À l’Amphithéâtre du Pont-de-Claix

À l’Amphithéâtre du Pont-de-Claix, salle de spectacle pilotée par le service culturelle de la mairie, le moral semble au beau fixe au vu de l’entrain communicatif (même à travers un téléphone !) de Jonathan Bazin, directeur des Affaires culturelles de la Ville. « Oui, on est fermé au public, mais il y a paradoxalement énormément d’activité dans le service spectacle vivant de la ville. Des activités avec du public qui n’ont pas lieu dans le théâtre, forcément, mais qui sont décentralisées dans les écoles, les lieux petite enfance… Et des activités de résidences artistiques dans le théâtre, pas accessibles au public évidemment. On n’est donc pas un théâtre à l’arrêt ! »

D’où le fait qu’il puisse annoncer qu’il y aura 38 levers de rideau cette saison… comme prévu en septembre ! « Pour arriver au même compte, à défaut de pouvoir proposer les spectacles tout public initialement programmés, on a tout simplement ajouté des dates pour le jeune public.
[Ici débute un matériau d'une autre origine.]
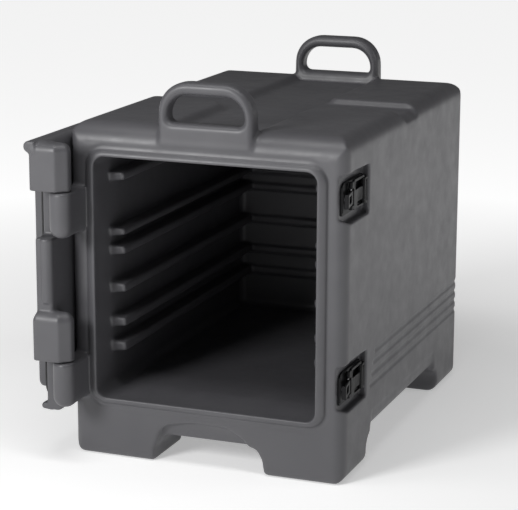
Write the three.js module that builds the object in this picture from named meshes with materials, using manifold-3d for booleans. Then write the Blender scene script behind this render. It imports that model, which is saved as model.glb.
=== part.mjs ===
// Insulated food carrier: a foam-filled, front-loading carrier for food pans, with two loop
// handles on top, six pairs of pan rails inside and a side-hung door held by two latches.
// Millimetres, +Z up. Everything is laid out in body coordinates: X to the right, Y from the
// front face (0) to the back, Z from the floor. The door is laid out as it stands when closed,
// and its group turns it about the hinge axis until it lies open along the left side.
import * as THREE from 'three';
import { mergeVertices } from 'three/addons/utils/BufferGeometryUtils.js';
import Module from 'manifold-3d';

const wasm = await Module();
wasm.setup();

// Driving dimensions.
const GAP = 0.3;     // clearance kept between pieces that touch
const PAST = 6;      // how far a cutter runs past the face that it cuts
const WALL = 6;      // moulded polyethylene skin
const ARC_STEPS = 3; // pairs of segments in each rounded corner

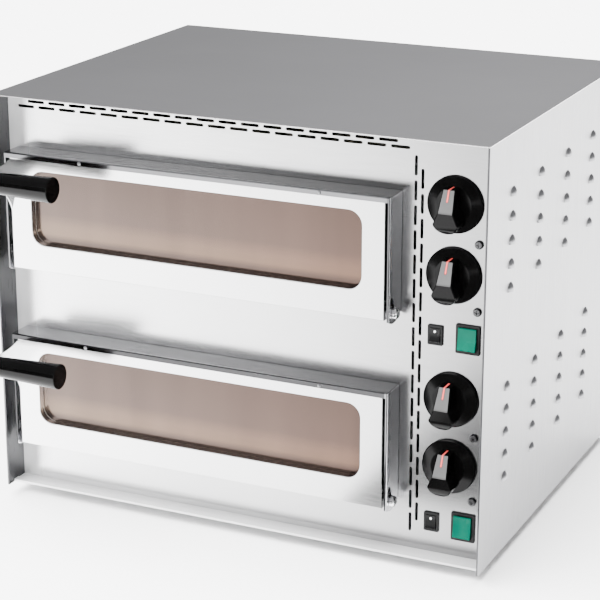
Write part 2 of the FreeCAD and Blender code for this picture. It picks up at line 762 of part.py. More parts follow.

Il y a donc un nombre très important d’enfants qui ont pu voir des spectacles ces derniers mois et on s’en réjouit. » Il cite comme exemple récent le spectacle Elle pas princesse, lui pas héros de Johanny Bert, joué dans trois écoles élémentaires et un collège début mars.

« Après, oui, bien sûr, c’est une situation clairement frustrante : aller à la rencontre du public scolaire n’est qu’une seule partie de notre activité habituelle et essentielle. » D’où la banderole « Rouvrir les lieux de culture, c’est essentiel » affichée depuis fin février sur la façade du théâtre. Reste à savoir quand ce sera le cas, le gouvernement ne donnant aucun calendrier précis. « On ne fait pas de pronostics, mais on ne voit pas pourquoi ce ne serait pas possible de rouvrir en avril ou mai, comme on l’a fait en septembre, avec des règles sanitaires strictes. Surtout si l’on compare à ce qui se fait dans les transports en commun ou les lieux de culte par exemple. » Pour l’instant, la saison 2020/2021 de l’Amphi n’est donc pas terminée…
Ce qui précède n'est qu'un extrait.